4. Crime and Fidelity Insurance:
We all like to think that someone we trust will never break that trust; however, theft, embezzlement, or fraud can happen and cripple an association's financial stability. Crime and Fidelity insurance acts as a guardian, offering protection against financial losses caused by dishonest acts committed by employees, volunteers, or external parties. This coverage is essential in preserving the association's finances.
Best Practices for Annual Insurance Reviews:
1. Engage a Trusted Insurance Advisor: Seek out an experienced insurance advisor specializing in community association insurance. Their expertise will help you navigate the complexities of policies and ensure your coverage aligns with the association's unique needs.
2. Evaluate Changing Risks: Communities and the risks they face evolve over time. Assess any new projects, activities, or assets the association has undertaken since the last review to determine if additional coverage is necessary. When the association is responsible for insuring assets such as buildings or amenities, hiring an expert to conduct an insurance study is a good idea to confirm that valuations are accurate.
3. Review Policy Limits: Adequate coverage is paramount. Reevaluate policy limits to account for inflation and the association's growth, ensuring that potential losses won't exceed the coverage.
4. Assess Deductibles: Balancing premiums and deductibles can significantly impact your association's financial health. Analyze the deductibles for each policy, aiming for an optimal balance between cost and risk coverage.
5. Check Policy Exclusions: Understanding what is not covered is as crucial as knowing what is covered. Scrutinize policy exclusions to identify potential gaps and consider supplementing coverage where needed.
6. Confirm Compliance: Verify that all insurance policies comply with local regulations and the association’s governing documents. Non-compliance could lead to legal and financial repercussions.
7. Encourage Transparency: Foster open communication with board members, property owners, and insurance providers. Share the review outcomes and ensure everyone knows about the association's insurance protection.
8. Educate Association Members: Association insurance policies cover common elements and association risks. It is sound business practice to educate homeowners so they understand their responsibility for insurance. This is particularly important in multi-family communities where the association may be responsible for routine building repairs, but the homeowner is responsible for repairs following a casualty loss. For this reason, some association documents require owners to provide evidence of their personal homeowner insurance policies to the association, which should be updated annually.
In conclusion, an annual insurance review is crucial in safeguarding the present and fortifying the future of community associations.

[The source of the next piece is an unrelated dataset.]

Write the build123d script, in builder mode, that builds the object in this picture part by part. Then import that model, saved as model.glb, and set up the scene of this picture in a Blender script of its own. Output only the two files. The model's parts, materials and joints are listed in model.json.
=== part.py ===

Associations can nurture a resilient and thriving community by scrutinizing and updating policies covering Directors and Officers, Cyber Liability, Workers Comp, and Crime and Fidelity. Empowered with comprehensive insurance coverage, these associations can face uncertainties with confidence.
Remember, secure communities start with proactive measures, and your association's annual insurance review is an essential piece of the puzzle.